Clearly, factory farms, like Corporate Agriculture in general, are NOT sustainable in the long-run. Neither are they safe or efficient; their products and methods are dangerous, and their massive costs are subsidized and externalized.

We need to be clear and precise in what we are talking about, even if that tends to make things much more complex (because things tend to BE much more complex). This leads to difficult realities, such as that it is more sustainable to drink a glass of cow-milk from the organic family-run farm on the outskirts of town than it is to drink a glass of rasberry-kiwi juice made from the frozen concentrate of food grown literally on the other side of the planet.

If issues of "what is natural" or "how species X evolved" are to be taken into consideration in a discussion of whether or not humans should eat non-human animal meat, then the argument is easily made that Homo (humans) have evolved over millions of years to include meat and other animal products as part of their regular diet.
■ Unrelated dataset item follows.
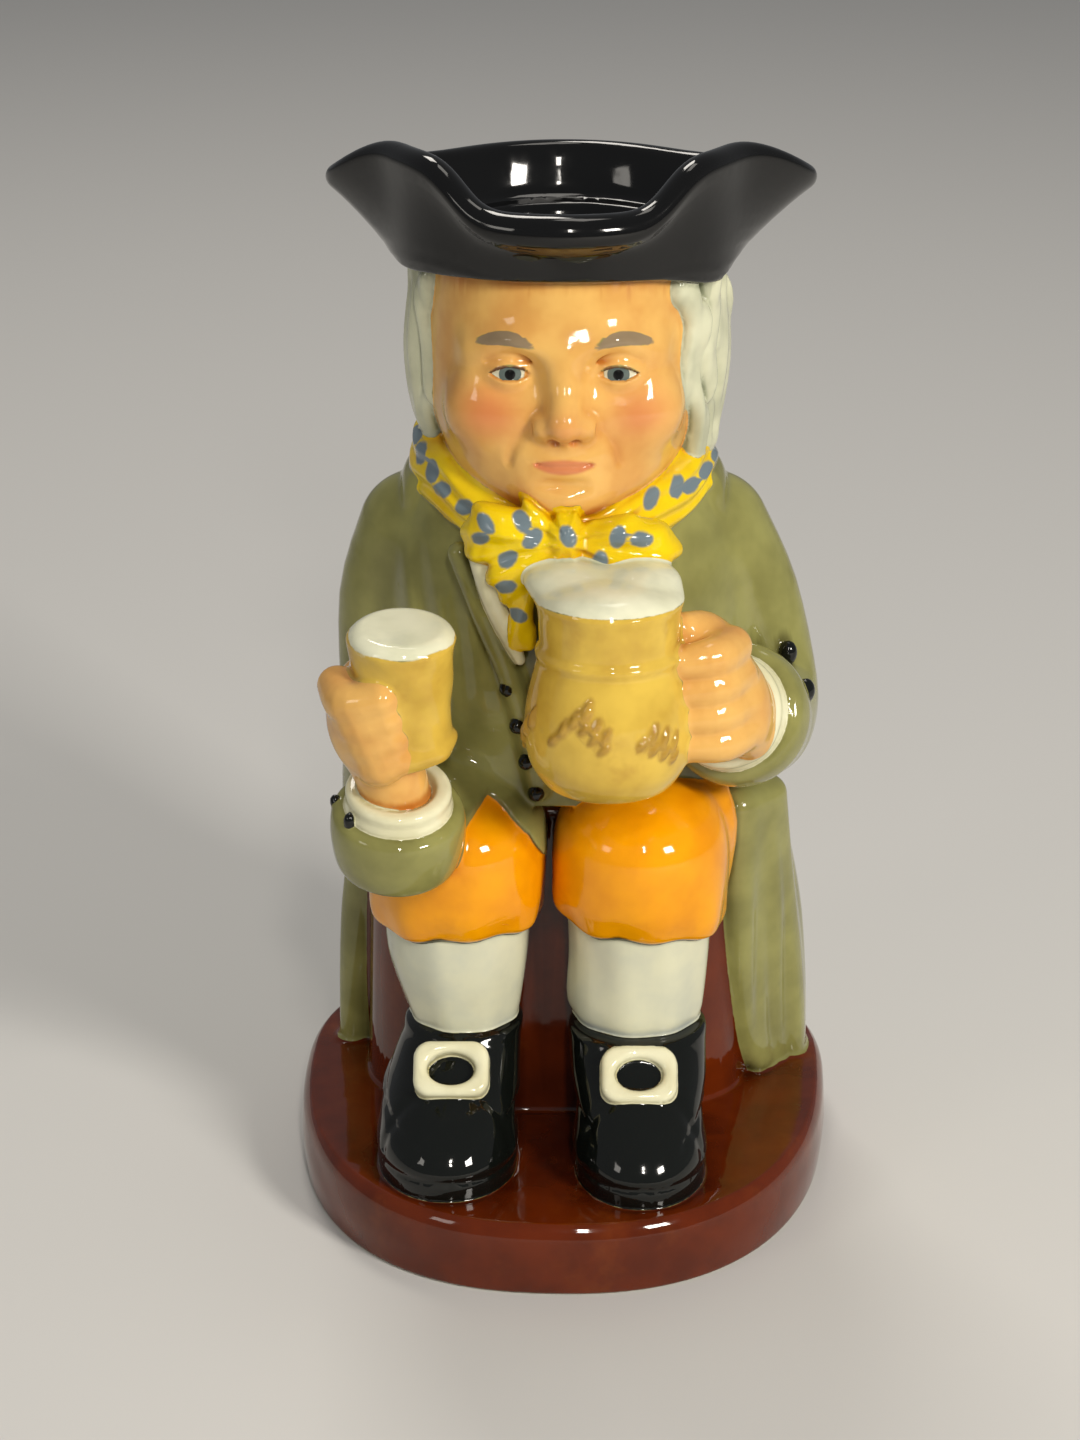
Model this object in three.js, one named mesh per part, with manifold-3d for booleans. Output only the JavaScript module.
// A toby jug: a slip-cast and glazed earthenware jug in the form of a seated man in a
// three-cornered hat, who holds a foaming beaker in one hand and a jug of ale on his knee.
// The hat's brim is the rim, the body is hollow down to the base, and a loop handle stands
// at the back. It was joined as wet clay and fired as one piece, so it is one solid.
//
// Millimetres, +Z up, the figure faces -Y. The origin is on the underside, in the middle
// of the base.

import * as THREE from "three";
import { mergeVertices } from "three/addons/utils/BufferGeometryUtils.js";
import Module from "manifold-3d";

// ---------------------------------------------------------------- driving dimensions

const WALL = 5; // wall of the casting
const FLOOR = 7; // and of its bottom
const BASE = { halfWidth: 58.2, y: 14, front: 80, back: 50, turn: -2.3, height: 17.4, square: 2.35 };
const SEAT = { y: 14, halfWidth: 40, halfDepth: 29, top: 86, square: 3 };
const LAP_Z = 92; // below it the coat hangs open in front
const LEGS = [
  { x: -22, footX: -24 }, // the figure sits a little to one side
  { x: 16.2, footX: 16.6 },
];
const LEG_Y = -20;
const KNEE = { z: 80, radius: 18.3 };
const HEM_Z = 64;
const SHOE = { halfWidth: 14.8, halfLength: 24, toeY: -58.4 };
const BUCKLE = { half: 8.2, hole: 4.7, thick: 3.6, slope: 40, y: -37.8, z: 37.6 };
const SHOULDER = { x: 30.5, y: 5, z: 142.5, radius: 12.5 };
const EYES_Z = 185.5;
const WIG = { halfWidth: 33, halfDepth: 32 };
const HAT = { bandX: 32.3, bandY: 33, edgeZ: 203.5, rimZ: 216, peak: 10, side: 35.5 };
const CUP_LEAN = 4; // degrees
const HANDLE = { halfWidth: 7.5, halfThick: 4.6, reach: 73 };
const NAME = "toby_jug";

// ---------------------------------------------------------------- building blocks

const wasm = await Module();
wasm.setup();

const vec = (x, y, z) => new THREE.Vector3(x, y, z);
const rad = THREE.MathUtils.degToRad;
const TURN = 2 * Math.PI;
const UP = vec(0, 0, 1);
const SIDEWAYS = vec(1, 0, 0);

// A closed three.js geometry as a solid that can be joined and cut.
function solidOf(geometry) {
  const bare = new THREE.BufferGeometry();
  bare.setAttribute("position", geometry.getAttribute("position"));
  bare.setIndex(geometry.index);
  const merged = mergeVertices(bare, 1e-3);
  const triVerts = new Uint32Array(merged.index.array);
  const vertProperties = merged.getAttribute("position").array;
  const made = new wasm.Manifold(new wasm.Mesh({ numProp: 3, vertProperties, triVerts }));
  if (made.volume() > 0) return made;
  for (let i = 0; i < triVerts.length; i += 3) {
    [triVerts[i], triVerts[i + 1]] = [triVerts[i + 1], triVerts[i]];
  }
  return new wasm.Manifold(new wasm.Mesh({ numProp: 3, vertProperties, triVerts }));
}

// A skin over rings that hold the same number of points. The first and last ring are
// closed with a fan, or joined to each other when the loft runs round in a loop.
function loft(rings, loop = false) {
  const sides = rings[0].length;
  const points = rings.flat();
  const index = [];
  const spans = loop ? rings.length : rings.length - 1;
  for (let r = 0; r < spans; r++) {
    for (let s = 0; s < sides; s++) {
      const a = r * sides + s;
      const b = r * sides + ((s + 1) % sides);
      const c = ((r + 1) % rings.length) * sides + s;
      const d = ((r + 1) % rings.length) * sides + ((s + 1) % sides);
      index.push(a, b, d, a, d, c);
    }
  }
  if (!loop) {
    for (const first of [0, (rings.length - 1) * sides]) {
      const middle = points.length;
      const ring = points.slice(first, first + sides);
      points.push(ring.reduce((sum, p) => sum.add(p), vec(0, 0, 0)).divideScalar(sides));
      for (let s = 0; s < sides; s++) {
        const pair = [first + s, first + ((s + 1) % sides)];
        index.push(...(first ? pair : pair.reverse()), middle);
      }
    }
  }
  return new THREE.BufferGeometry().setFromPoints(points).setIndex(index);
}

// Rows of numbers made finer: `count` rows on smooth curves through the given ones.
function smoothRows(rows, count) {
  const last = rows.length - 1;
  return Array.from({ length: count }, (_, i) => {
    const at = (last * i) / (count - 1);
    const k = Math.min(Math.floor(at), last - 1);
    const t = at - k;
    const [a, b, c, d] = [k - 1, k, k + 1, k + 2].map(
      (n) => rows[THREE.MathUtils.clamp(n, 0, last)],
    );
    return b.map((_, j) => {
      const slopeB = (c[j] - a[j]) / 2;
      const slopeC = (d[j] - b[j]) / 2;
      const bend = 3 * (c[j] - b[j]) - 2 * slopeB - slopeC;
      const twist = 2 * (b[j] - c[j]) + slopeB + slopeC;
      return b[j] + t * (slopeB + t * (bend + t * twist));
    });
  });
}

// A point on a rounded rectangle: power 2 is an ellipse, and more is squarer.
function superellipse(angle, halfX, halfY, power) {
  const bow = (v) => Math.sign(v) * Math.abs(v) ** (2 / power);
  return [halfX * bow(Math.cos(angle)), halfY * bow(Math.sin(angle))];
}

// A body built up of level slices, each [z, x, y, halfX, halfY]. `gather` brings the points
// of each slice closer together in front.
function stack(slices, options = {}) {
  const { sides = 20, levels = 6, power = 2, gather = 0, shape = (p) => p } = options;
  const rings = smoothRows(slices, levels).map(([z, x, y, halfX, halfY]) =>
    Array.from({ length: sides }, (_, s) => {
      const even = (s / sides) * TURN;
      const [dx, dy] = superellipse(even - gather * Math.cos(even), halfX, halfY, power);
      return shape(vec(x + dx, y + dy, z));
    }),
  );
  return loft(rings);
}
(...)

We, homo, have been using fire (thus, cooking food to some extent) for a bit less than a million years... long, long before the appearance of Cro-Magnon, modern humans. While we've had "cooking," we've evolved considerably, but this doesn't seem to have moved us in a "plant-based diet" direction.

The one BIG change that has allowed us to really consider a shift towards a plant-based diet is the Agricultural Revolution. And yet, some pro-vegetarian theorists argue that the AgRev was one of the primary causes (along with animal husbandry) of Dominionism. As such, (animal rights-based) Vegetarianism finds itself hand-in-hand with its avowed enemy, Dominionism -- the kernel of each springing from the same source.